Um mês longe de todo o barulho de jornais e fogos de artifício permite-nos dar alguma perspectiva às coisas importantes. Um mês longe, num país que tem um conjunto de valores semelhante aqueles com que crescemos, ajuda-nos a não perder de vista o que realmente abala a nossa forma de ser. Três semanas volvidas, o primeiro comentário do ano é mesmo para o atentado de Paris.

Três semanas dão para muita coisa e com tanto que já foi dito sinceramente acho que não vou acrescentar nada de relevante. Acontece que desde que o soube que sinto necessidade de me libertar de um peso, uma espécie de exercício catártico, em parte porque ao contrário de muitos milhões eu já conhecia o jornal antes de tão macabro acontecimento apesar de o não assinar nem comprar. Sinceramente tirando algum exemplar que um colega francês tivesse deixado na sala do café, dificilmente o teria lido. O que nunca questionei foi o direito a que o jornal existisse e seguisse a linha editorial que seguia. Nem o farei agora com renovado entusiasmo. A verdadeira vitória dos terroristas será mudarmos a nossa atitude pelo que fizeram. O desprezo das gentes civilizadas será a sua maior derrota. Só que, como podemos ignorar o que sucedeu?

Por um lado espero que isso não mude com a equipa nova, mas claro que isso é mais fácil de se desejar quando não se estava lá. Tento imaginar-me a ir para o trabalho depois de ver uma dúzia de colegas mortos a tiro apenas por fazerem o seu trabalho. Sinceramente, pouco importa se gostava deles, se achava que eram bons ou maus profissionais, isso ia alterar a forma como eu encarava o acto de ir para o trabalho. Se eu fosse um polícia muçulmano que se opôs à barbárie e por isso foi fuzilado, a forma como mexia comigo ainda seria pior. Desta tragédia surgiram duas formas de ser. O já famoso Je Suis Charlie e o menos conhecido Je Suis Ahmed (o nome do polícia fuzilado era Ahmed Merabet). O segundo infelizmente é menos falado e isso pode ser fatal.

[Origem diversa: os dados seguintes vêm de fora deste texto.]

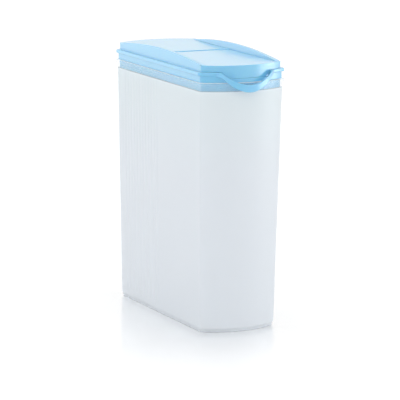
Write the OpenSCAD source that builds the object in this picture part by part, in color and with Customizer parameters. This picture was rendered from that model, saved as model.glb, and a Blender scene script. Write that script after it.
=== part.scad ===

Por um lado há o estar do lado daquilo que reconhecemos como valores fundamentais da nossa sociedade. Daí que o facto de se dizer "je suis Charlie" não signifique qualquer identificação com o jornal, antes significa que reconhecemos o direito de um jornal como aquele existir, especialmente quando discordamos dele. Se a Europa e os valores ocidentais assentam em séculos de moral cristã, então convém não esquecer Mt 5, 43-45: Ouvistes o que foi dito: ‘Amarás o teu próximo e odiarás o teu inimigo’. Eu, porém, vos digo: Amai os vossos inimigos e orai pelos que vos perseguem; para que vos torneis filhos do vosso Pai que está nos céus, pois que Ele faz raiar o seu sol sobre maus e bons e derrama chuva sobre justos e injustos. Para aqueles que discordam e não se contentam em orar pelos inimigos, a nossa civilização também criou tribunais e leis. O único tipo de acção que posso entender que feche um jornal é acção judicial. Alguns não hesitarão em lembrar que a justiça também se engana. Pois engana, mas queremos viver com os erros dessa justiça, ou às mãos de malucos com armas?

Um outro erro é o de generalizar os malucos a toda uma religião. A sociedade deve fazer mais face ao radicalismo islâmico ou à cada vez maior simpatia que movimentos de extrema direita colhem? Será mais perigoso um radical islâmico ou um votante radical cristão no Midwest americano que defende o direito a andarmos com automáticas na rua? Ahmed Merabet era muçulmano e defendia as leis da República Francesa. Apesar de não se chamar Jean ou Pierre, Ahmed era francês. Não adianta colocar o enfâse em se o Islão é uma religião de paz ou não. O que é importante destacar é que para Ahmed Merabet e muitos outros muçulmanos, aquilo que o Islão é ou deixa de ser não colide com as leis e os valores da República Francesa. Aliás, mesmo quando essa República os nomeia como inimigos e se serve da religião que eles praticam como desculpa para passar leis que atentam a liberdade religiosa, mesmo assim, eles lá aparecem no dia seguinte para trabalhar e fazer cumprir as leis.

Ahmed Merabet e os malucos que cometeram os atentados tinham duas coisas em comum. Eram todos muçulmanos e eram todos franceses. Convém nas discussões que se tenha que ambos esses factos sejam tidos em conta sob pena de cairmos no retrocesso civilizacional de voluntariamente abdicarmos de liberdades que demoraram anos e sangue a ser conseguidas. Esse seria o verdadeiro triunfo dos terroristas, que mudássemos a nossa sociedade de tal forma que tirando o nome de uma e outra, na essência ambas seriam o mesmo. Exemplos históricos não nos faltam, e com a sombra do Nazismo e do Estalinismo a pairarem sobre a Europa, seria bom que não nos deixássemos levar pelas emoções a quente.